Los niveles de conciencia de esta errancia poética son territorios sin ley, pero con un orden severo: los versos crecen desmesuradamente, se rompen dramáticamente, pero no es ésta una libertad arbitraria o despótica, sino sometida a la producción de significados más allá de lo verbal. Casi surrealista, "el corazón/ justo en el centro de la esbozada corriente de las hojas/ húmedo y caliente en el cero del simulado ascenso escalonado de las hojas póstumas/ el corazón" ("El ángel custodio de la vida privada") delimita, también visualmente, un espacio propio, autónomo, autocontenido, que se abre en un corazón y se cierra en otro.

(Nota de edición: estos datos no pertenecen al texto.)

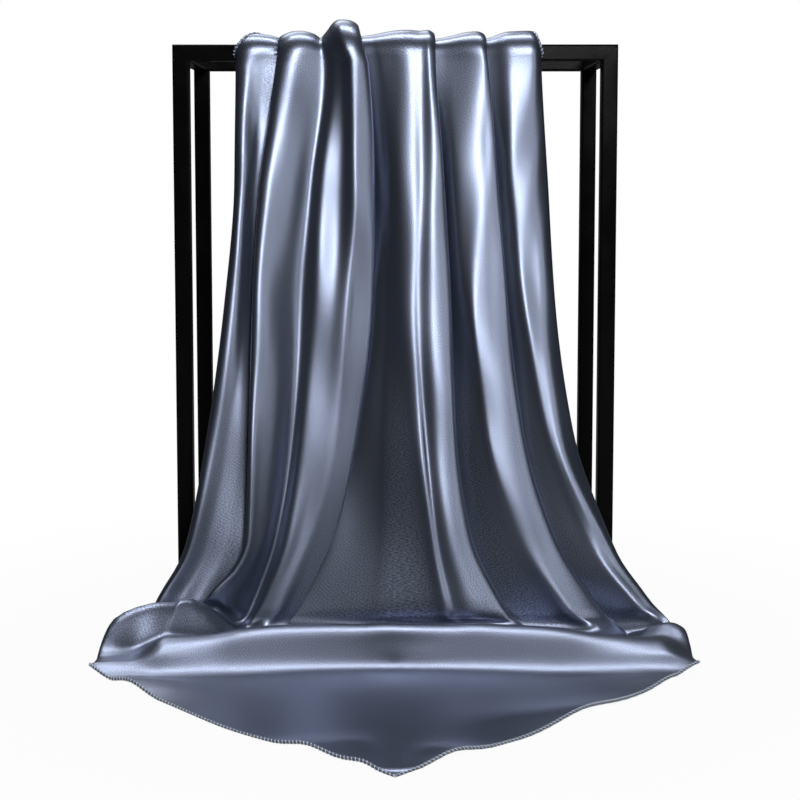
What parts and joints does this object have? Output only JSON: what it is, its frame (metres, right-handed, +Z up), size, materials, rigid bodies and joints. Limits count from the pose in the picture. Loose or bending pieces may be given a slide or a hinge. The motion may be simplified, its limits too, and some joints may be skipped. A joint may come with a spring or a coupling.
{
  "type": "square scarf draped on a box frame stand",
  "caption": "Square satin scarf draped corner-first over a black box-frame stand, its front corner spread on the floor.",
  "frame": {"origin": "on the floor, under the middle of the scarf and its stand together", "axes": "+Z up; +Y from the scarf's front corner on the floor to the back of the stand; +X to the right as seen from the front"},
  "size_m": [0.608, 0.7109, 0.6544],
  "materials": {
    "satin": "glossy satin weave",
    "hem_thread": "overlocked thread",
    "black_paint": "gloss"
  },
  "bodies": {
    "root": {"scarf_panel": "satin", "hem_front_left": "hem_thread", "hem_front_right": "hem_thread", "hem_back_left": "hem_thread", "hem_back_right": "hem_thread", "front_bar_top": "black_paint", "front_bar_bottom": "black_paint", "front_post_left": "black_paint", "front_post_right": "black_paint", "rear_bar_top": "black_paint", "rear_bar_bottom": "black_paint", "rear_post_left": "black_paint", "rear_post_right": "black_paint", "depth_bar_top_left": "black_paint", "depth_bar_top_right": "black_paint", "depth_bar_bottom_left": "black_paint", "depth_bar_bottom_right": "black_paint"}
  },
  "joints": []
}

Demasiado inteligente para ceñirse a un patrón formal, Graham es poeta de versos astutamente prolongados hasta el margen derecho de la página, casi indistinguibles de la prosa ("Segura de que el no-lugar nos hará ganar tiempo"), de un hermetismo amenazante (ese críptico "Lo que queremos que pase es la ley en su ropa de cosas" en "Pesos y medidas misceláneos"), nos sorprende con dicciones ingenuas, simples: "Me he puesto mi abrigo hace frío. / Es una prenda externa./ Basta, de lana./ De origen desconocido" ("Le manteau de Pascal"). O se decanta por un léxico escandalosamente apoético (si es que tal cosa existe): "Entonces fue la sensación de un aterrizaje vectorial, muy rápido" ("Contra la elocuencia"). O diserta sobre cuestiones de botánica como lo haría… un botánico ("Le manteau de Pascal"). Extraordinarias anomalías de un espíritu cosmopolita, irreverente, admirablemente culto, que parece conocerlo todo, saberlo todo. Graham reescribe a Shakespeare según Eliot -"No son perlas pero tampoco ojos" ("Inundación", 5)-, a Eliot mismo en un "Venga, vámonos" ("La sombra de Pedro", 2) que evoca a Prufrock, también en esos "(¿quién anda ahí?) (¿qué oyes?) (¿qué oyes?) (¿todavía/ estás ahí?)" ("Contra la elocuencia") que nos retrotraen a su Tierra baldía, o los trece pájaros negros y cubistas de Stevens ("Girando"). Graham incluso adopta los modos de las artes plásticas en sendas piezas "Sin título" o utiliza la de Piero della Francesca como palimpsesto de su propia obra ("Albada de la mañana de Pascua"). Y, muy socráticamente, dialoga con otros para pensar por sí misma (con Deleuze en "El ángel custodio del enjambre", con Levinas en "El ángel custodio del pasillo" o "Emergencia"). Todo lo domina, todo es suyo.

Agresiva en su belleza, la poesía de Graham es insulto a la mediocridad, profundidad insondable. Desengañémonos: no hay muchos seres humanos en este superpoblado planeta nuestro capaces de concebir un poema titulado "Cómo encaja el cuerpo en la cruz". Julián Jiménez Heffernan la traduce magna cum laude. En edición bilingöe. A la pregunta de si merece la pena leer La errancia, sólo cabe responder con la gloriosa palabra que remata el monólogo interior de Molly Bloom como colofón de Ulises: sí.